| |
A New York blues writer has started his second INDIEGOGO campaign to raise funds to erect a headstone in New York City for African American blues singer ands pioneer MAMIE SMITH (1883-1946), who broke the race barrier by recording the first blues by an African American,"Crazy Blues," in August, 1920. It was the first time an all African American band backed an African American singer on record.
The record was a wild success, selling an estimated million copies in less than a year -- unheard of at the time!
The writer, Michael Cala, of Staten Island, New York, is a recent inductee into the New York Blues Hall of Fame in recognition of his dozen-plus years writing about blues music. He decided to mount the campaign while he was researching a book on the blues.
Says Cala,“I was interested in researching the recording side of the music business, and especially the “race record” phenomenon, for a book, when I came across Mamie’s unfortunate story. She did so much, and yet was barely recognized beyond her lifetime.”

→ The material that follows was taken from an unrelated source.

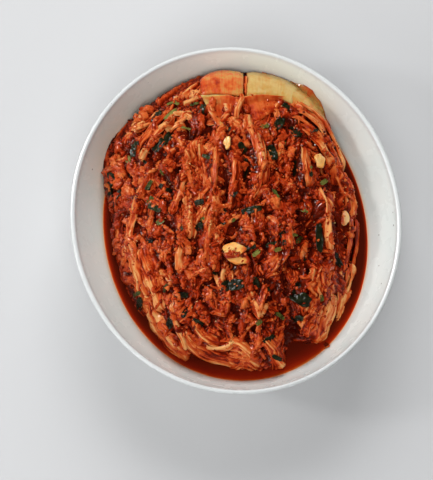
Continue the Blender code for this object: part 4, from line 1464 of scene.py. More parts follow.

Mamie Smith currently lies in unmarked ground in Frederick Douglass Memorial Park on Staten Island, and has been without a headstone or grave marker since her death in October, 1946 67 years ago.
So far, the campaign has attained 50% of its $6000 goal through its first 30-day campaign on Indiegogo.com.,
The new, active Website URL for contributions is titled A Headstone for Mamie Smith, Blues and Jazz Singer, and may be easily searched on Indiegogo.
Mamie worked with her Jazz Hounds, a group of African American musicians who were among the best blues and jazz musicians of the 1920s -- black or white. The Hounds included Willie the Lion Smith, Johnny Dunn, and Coleman Hawkins, among a stellar list of about 15 rotating musicians who performed with her live and on recordings.
Before this recording milestone occurred, record companies would not record African Americans singing blues or jazz, declaring that African Americans would not buy recordings. After Mamie’s record sales success, however, they started beating the bushes for talent, and that's how many artists from Louis Armstrong to Robert Johnson and Ma Rainey to Memphis Minnie and Victoria Spivey wound up on "race" record labels beginning in 1920 and beyond.
Without her incredible recording success, it may have taken 10 years or more for the record labels like OKEH, COLUMBIA, VICTOR, and PARAMOUNT to press records featuring significant African American blues and jazz talent. Many would have been lost to posterity if not for Mamie’s fortuitous success.
In 1970, Bessie Smith, lying likewise in an unmarked grave, was the beneficiary of generosity spearheaded by then-superstar Janis Joplin. The singer, together with Bessie Smith’s friend Juanita Green, bought the “Empress of the Blues” a headstone for her grave in downtown Philadelphia.
Erecting a headstone, says Cala, will recognize MAMIE SMITH as a catalyst for recording some of the great American blues and jazz artists of all time.